By Jaspreet Kalra
The Indian rupee eked out gains on Tuesday, tracking an uptick in most Asian peers even as dollar demand from merchant payments and maturing non-deliverable forward contracts limited room for the currency to gain.
The rupee FX_IDC:USDINR traded at 95.28 against the dollar as of 11:25 am IST, up 0.1% from its previous close.
The RBI's daily reference rate, called the daily fix, was last quoted at a premium of around 0.45/0.55 paisa, signalling elevated dollar demand. The fix usually attracts concentrated dollar buying or selling related to maturing contracts.
"Despite the central bank's interventions and measures to boost flows, (the) rupee is struggling to cling to gains, which points to the scale of underlying USD demand," a trader at a foreign bank said.
Analysts and traders are keeping a close eye on the scale of inflows mustered by recent policy measures such as removing tax on foreign investment in debt and offering foreign currency deposits with high interest rates. Goldman Sachs anticipates about $60 billion of inflows over the remainder of 2026.

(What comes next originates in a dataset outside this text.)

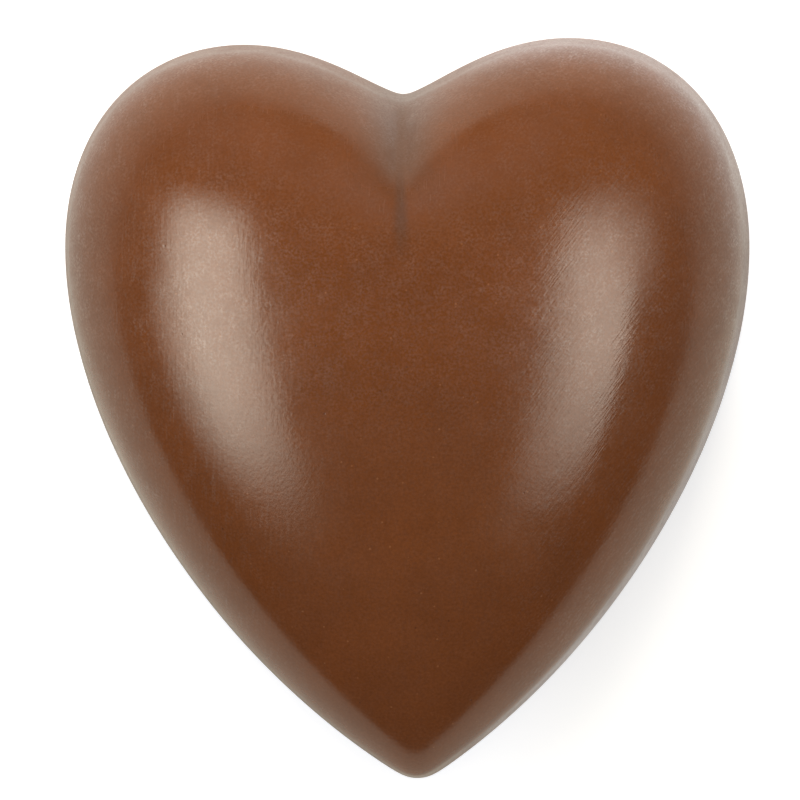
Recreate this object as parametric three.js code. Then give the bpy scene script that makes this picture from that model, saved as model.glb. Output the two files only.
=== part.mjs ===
// A filled chocolate heart as it leaves its mould: a smooth domed top with a soft crease running
// down from the notch, a low drafted wall, and a flat base. It is shut all round, so it is one solid.
// Units are millimetres and +Z is up. The origin is the middle of the base, +X runs across the
// heart, and +Y runs from its tip to its two lobes.

import * as THREE from "three";

// The outline, which is widest just above the base.
const WIDTH = 34;
const LENGTH = 36.65;
const NOTCH_DEPTH = 2.65; // from the tops of the lobes down to the bottom of the notch
const LOBE_SPACING = 16; // between the tops of the two lobes
const WIDEST_BELOW_LOBES = 10.25; // from the tops of the lobes down to the widest place
const TIP_RADIUS = 1.9;
const FLANK_SLOPE = THREE.MathUtils.degToRad(33); // of each flank where it leaves the tip

// How far each curve of the outline holds the direction that it starts or ends in.
const NOTCH_HOLD = 1;
const LOBE_INNER_HOLD = 4;
const LOBE_OUTER_HOLD = 5.4;
const SIDE_UPPER_HOLD = 6.1;
const SIDE_LOWER_HOLD = 8.9;
const FLANK_HOLD = 10.9;

// The wall and the dome on it.
const BASE_EDGE_RADIUS = 0.35;
const WALL_HEIGHT = 4; // from the base to the foot of the dome
const WALL_DRAFT = THREE.MathUtils.degToRad(5.5); // the wall leans in, so that it leaves the mould
const DOME_HEIGHT = 8.8; // from the top of the wall to the highest place
const DOME_CENTRE_FROM_TIP = 20.5;
const FULLER_LOBES = 0.23; // how much the dome is fuller towards its lobes than a blown skin
const FULLER_SIDES = 0.24; // how much it is fuller towards its sides

// The crease between the lobes.
const CREASE_SHARE = 0.58; // of the dome's height that the crease takes away at the notch
const CREASE_LENGTH = 7; // from the notch to where the crease has faded out
const CREASE_SPREAD = 1; // the distance to its side at which the crease is much shallower
const CREASE_ROUNDING = 0.3; // of the bottom of the crease

// How finely the surface is divided.
const HALF_OUTLINE_STEPS = 56;
const BEND_LENGTH = 2; // the length of outline that counts as much as a bend of one radian
const TRACE_STEPS = 2400; // the fine steps in which the outline is measured
const DOME_RINGS = 22;
const WALL_RINGS = 3;
const BASE_EDGE_RINGS = 2;

// The skin of the dome is settled in sweeps, each of which moves a point past its balance.
const SKIN_SWEEPS = 2500;
const SKIN_OVERSHOOT = 1.9;

const CHOCOLATE_COLOUR = 0x6e4129;
const CHOCOLATE_ROUGHNESS = 0.38;

const NOTCH = new THREE.Vector2(0, LENGTH / 2 - NOTCH_DEPTH);
const LOBE_TOP = new THREE.Vector2(LOBE_SPACING / 2, LENGTH / 2);
const SIDE = new THREE.Vector2(WIDTH / 2, LENGTH / 2 - WIDEST_BELOW_LOBES);
const TIP_CENTRE = new THREE.Vector2(0, TIP_RADIUS - LENGTH / 2);
const DOME_CENTRE = new THREE.Vector2(0, DOME_CENTRE_FROM_TIP - LENGTH / 2);

// The point a distance away from another, in a direction given as an angle from +X.
function pointFrom(start, angle, distance) {
  const step = new THREE.Vector2(Math.cos(angle), Math.sin(angle));
  return start.clone().addScaledVector(step, distance);
}

// The right half of the outline, from the notch over the lobe and down the flank to the tip.
function rightHalf() {
  const flankEnd = pointFrom(TIP_CENTRE, FLANK_SLOPE - Math.PI / 2, TIP_RADIUS);
  const half = new THREE.CurvePath();
  half.add(
    new THREE.CubicBezierCurve(
      NOTCH,
      pointFrom(NOTCH, 0, NOTCH_HOLD),
      pointFrom(LOBE_TOP, Math.PI, LOBE_INNER_HOLD),
      LOBE_TOP,
    ),
  );
  half.add(
    new THREE.CubicBezierCurve(
      LOBE_TOP,
      pointFrom(LOBE_TOP, 0, LOBE_OUTER_HOLD),
      pointFrom(SIDE, Math.PI / 2, SIDE_UPPER_HOLD),
      SIDE,
    ),
  );
  half.add(
    new THREE.CubicBezierCurve(
      SIDE,
      pointFrom(SIDE, -Math.PI / 2, SIDE_LOWER_HOLD),
      pointFrom(flankEnd, FLANK_SLOPE, FLANK_HOLD),
      flankEnd,
    ),
  );
  half.add(
    new THREE.EllipseCurve(
      TIP_CENTRE.x,
      TIP_CENTRE.y,
      TIP_RADIUS,
      TIP_RADIUS,
      FLANK_SLOPE - Math.PI / 2,
      -Math.PI / 2,
      true,
    ),
  );
  return half;
}

// Points along a path, closer together where it bends.
function pointsAlong(path, steps) {
  const trace = path.getSpacedPoints(TRACE_STEPS);
  const reached = [0];
  for (let i = 1; i < trace.length; i += 1) {
    const here = trace[i].clone().sub(trace[i - 1]);
    const before = i > 1 ? trace[i - 1].clone().sub(trace[i - 2]) : here;
    const bend = Math.abs(Math.atan2(before.cross(here), before.dot(here)));
    reached.push(reached[i - 1] + here.length() + BEND_LENGTH * bend);
  }
  const points = [];
  let i = 0;
  for (let step = 0; step <= steps; step += 1) {
    const wanted = (reached[TRACE_STEPS] * step) / steps;
    while (i < TRACE_STEPS - 1 && reached[i + 1] < wanted) i += 1;
    const share = (wanted - reached[i]) / (reached[i + 1] - reached[i]);
    points.push(trace[i].clone().lerp(trace[i + 1], share));
  }
  return points;
}

// The whole outline, counter-clockwise from the notch. Its left half mirrors its right.
function outlinePoints() {
  const right = pointsAlong(rightHalf(), HALF_OUTLINE_STEPS);
  const left = right.slice(0, -1).map((point) => new THREE.Vector2(-point.x, point.y));
  return [...left, ...right.slice(1).reverse()];
}

// The outline moved in by the same distance all round.
function movedIn(outline, distance) {
  return outline.map((point, i) => {
    const before = outline[(i + outline.length - 1) % outline.length];
    const after = outline[(i + 1) % outline.length];
    const along = after.clone().sub(before).normalize();
    return new THREE.Vector2(point.x - along.y * distance, point.y + along.x * distance);
  });
}

// The dome's rings in plan, from its centre out to its rim. The rings are round near the centre
// and become the rim on their way out, and they crowd towards it, where the dome is steepest.
function domePlan(rim) {
  const rings = [];
  for (let ring = 1; ring <= DOME_RINGS; ring += 1) {
    const reach = Math.sin(((Math.PI / 2) * ring) / DOME_RINGS);
    rings.push(
      rim.map((point) => {
        const spoke = point.clone().sub(DOME_CENTRE);
        const round = spoke.clone().setLength(LOBE_SPACING / 2);
        return round.lerp(spoke, reach * reach).multiplyScalar(reach).add(DOME_CENTRE);
      }),
    );
  }
  return rings;
}

// Triangles between two rings of corners, the first of them inside or above the second.
function band(inner, outer, count) {
  const triangles = [];
  for (let i = 0; i < count; i += 1) {
    const next = (i + 1) % count;
    triangles.push([inner + i, outer + i, outer + next]);
    triangles.push([inner + i, outer + next, inner + next]);
  }
  return triangles;
}

// Triangles from a centre to a ring round it.
function fan(centre, ring, count) {
  return Array.from({ length: count }, (_, i) => [centre, ring + i, ring + ((i + 1) % count)]);
}

// How high a thin skin rises over the rim when it is blown up from below: an even pressure lifts
// each point, and its neighbours pull it back. The points from firstHeld on stay down.
function blownSkin(points, triangles, firstHeld) {
  const pulls = points.map(() => new Map());
  const lifts = points.map(() => 0);
  for (const corners of triangles) {
    for (let c = 0; c < 3; c += 1) {
      const [a, b, opposite] = [corners[c], corners[(c + 1) % 3], corners[(c + 2) % 3]];
      const toA = points[a].clone().sub(points[opposite]);
      const toB = points[b].clone().sub(points[opposite]);
      const pull = toA.dot(toB) / toA.cross(toB) / 2;
      pulls[a].set(b, (pulls[a].get(b) ?? 0) + pull);
      pulls[b].set(a, (pulls[b].get(a) ?? 0) + pull);
      lifts[opposite] += toA.cross(toB) / 6;
    }
  }
  const heights = points.map(() => 0);
  for (let sweep = 0; sweep < SKIN_SWEEPS; sweep += 1) {
    for (let i = 0; i < firstHeld; i += 1) {
      let push = lifts[i];
      let hold = 0;
      for (const [neighbour, pull] of pulls[i]) {
        push += pull * heights[neighbour];
        hold += pull;
      }
      heights[i] += SKIN_OVERSHOOT * (push / hold - heights[i]);
    }
  }
  return heights;
}

// How much higher the mould makes the dome at a point than a blown skin would be.
function fullness(point) {
  const up = (point.y - DOME_CENTRE.y) / DOME_CENTRE_FROM_TIP;
  const out = point.x / SIDE.x;
  return 1 + FULLER_LOBES * up * (1 + up) + FULLER_SIDES * out * out * (1 - up);
}

// The share of the dome's height that the crease leaves at a point.
function creaseLeaves(point) {
  const start = NOTCH.y - CREASE_LENGTH;
  const fade = THREE.MathUtils.clamp((point.y - start) / CREASE_LENGTH, 0, 1);
  const aside = Math.hypot(point.x, CREASE_ROUNDING) - CREASE_ROUNDING;
  return 1 - CREASE_SHARE * fade * fade * Math.exp(-aside / CREASE_SPREAD);
}

// The corners and triangles of the dome, centre first and rim last.
function dome(rim) {
  const rings = domePlan(rim);
  const plan = [DOME_CENTRE, ...rings.flat()];
  const triangles = fan(0, 1, rim.length);
  for (let ring = 1; ring < DOME_RINGS; ring += 1) {
    triangles.push(...band(1 + (ring - 1) * rim.length, 1 + ring * rim.length, rim.length));
  }
  const skin = blownSkin(plan, triangles, plan.length - rim.length);
  const rises = plan.map((p, i) => Math.sqrt(skin[i]) * fullness(p) * creaseLeaves(p));
  const highest = Math.max(...rises);
  const corners = plan.map((point, i) => {
    const height = WALL_HEIGHT + (DOME_HEIGHT * rises[i]) / highest;
    return new THREE.Vector3(point.x, point.y, height);
  });
  return { corners, triangles };
}

// The wall's levels below the dome, each a height and how far the outline is moved in there.
function wallLevels() {
  const levels = [];
  for (let ring = WALL_RINGS - 1; ring > 0; ring -= 1) {
    const up = ((WALL_HEIGHT - BASE_EDGE_RADIUS) * ring) / WALL_RINGS;
    levels.push([BASE_EDGE_RADIUS + up, up * Math.tan(WALL_DRAFT)]);
  }
  for (let ring = 0; ring <= BASE_EDGE_RINGS; ring += 1) {
    const turn = ((Math.PI / 2) * ring) / BASE_EDGE_RINGS;
    levels.push([
      BASE_EDGE_RADIUS * (1 - Math.sin(turn)),
      BASE_EDGE_RADIUS * (1 - Math.cos(turn)),
    ]);
  }
  return levels;
}

function heartGeometry() {
  const outline = outlinePoints();
  const count = outline.length;
  const rim = movedIn(outline, (WALL_HEIGHT - BASE_EDGE_RADIUS) * Math.tan(WALL_DRAFT));
  const { corners, triangles } = dome(rim);
  for (const [height, inset] of wallLevels()) {
    triangles.push(...band(corners.length - count, corners.length, count));
    corners.push(...movedIn(outline, inset).map((p) => new THREE.Vector3(p.x, p.y, height)));
  }
  const baseRing = corners.length - count;
  const baseFan = fan(corners.length, baseRing, count);
  triangles.push(...baseFan.map(([centre, a, b]) => [centre, b, a]));
  corners.push(new THREE.Vector3(DOME_CENTRE.x, DOME_CENTRE.y, 0));

  const geometry = new THREE.BufferGeometry().setFromPoints(corners);
  geometry.setIndex(triangles.flat());
  geometry.computeVertexNormals();
  return geometry;
}

function chocolate() {
  return new THREE.MeshStandardMaterial({
    color: CHOCOLATE_COLOUR,
    roughness: CHOCOLATE_ROUGHNESS,
    metalness: 0,
  });
}

const heart = new THREE.Mesh(heartGeometry(), chocolate());
heart.name = "chocolate_heart";

const part = new THREE.Group();
part.add(heart);

export default part;
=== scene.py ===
"""A filled chocolate heart on a pale table, seen from above between two tall soft lights."""

import math

import bmesh
import bpy
from mathutils import Matrix, Vector, kdtree, noise


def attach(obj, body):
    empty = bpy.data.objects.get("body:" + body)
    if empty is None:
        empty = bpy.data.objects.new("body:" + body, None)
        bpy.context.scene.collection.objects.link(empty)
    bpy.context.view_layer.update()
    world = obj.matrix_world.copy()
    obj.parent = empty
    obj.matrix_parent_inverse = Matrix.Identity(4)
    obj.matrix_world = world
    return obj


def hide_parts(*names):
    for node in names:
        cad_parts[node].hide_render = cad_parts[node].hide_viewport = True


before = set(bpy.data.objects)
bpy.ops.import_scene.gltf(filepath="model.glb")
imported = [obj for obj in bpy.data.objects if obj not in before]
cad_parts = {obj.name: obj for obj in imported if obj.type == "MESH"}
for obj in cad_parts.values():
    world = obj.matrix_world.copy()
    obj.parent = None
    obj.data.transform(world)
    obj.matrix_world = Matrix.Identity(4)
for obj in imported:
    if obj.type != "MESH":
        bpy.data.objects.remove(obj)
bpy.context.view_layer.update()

MM = 0.001
HEART = "chocolate_heart"


# ---------------------------------------------------------------- the heart's surface

WELD = 0.002 * MM
FLAT_PAIR_ANGLE = math.radians(40)  # two triangles this flat become one four-sided face
SQUARE_CORNER_ANGLE = math.radians(80)  # how far that face's corners may be from square
BASE_RINGS = 12
SMOOTHING_LEVELS = 2
FACING_DOWN = -0.9  # a normal's height, below which a face or a point is of the base
FACING_UP = 0.1

# How far the moulded surface wanders, and over what length.
MOULD_SWELL = 0.012 * MM
MOULD_SWELL_LENGTH = 4.5 * MM
MOULD_RIPPLE = 0.0022 * MM
MOULD_RIPPLE_LENGTH = 1.3 * MM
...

In the near-term though, FX advisory firm Mecklai says that the dollar-rupee pair is trading with a "neutral to bullish" bias and is expected to encounter resistance in the 95.50-95.80 zone, while support is pegged in the 94.0-93.90 band.
Elsewhere, Asian currencies were mostly trading firmer, while regional stocks fell. Indian equities bucked the trend with the Nifty 50 index NSE:NIFTY up 0.4%.
Investors are now looking ahead to the release of the minutes of the U.S. Federal Reserve's June meeting, due Wednesday. Traders are currently pricing in about 30 bps of rate hikes in the rest of 2026.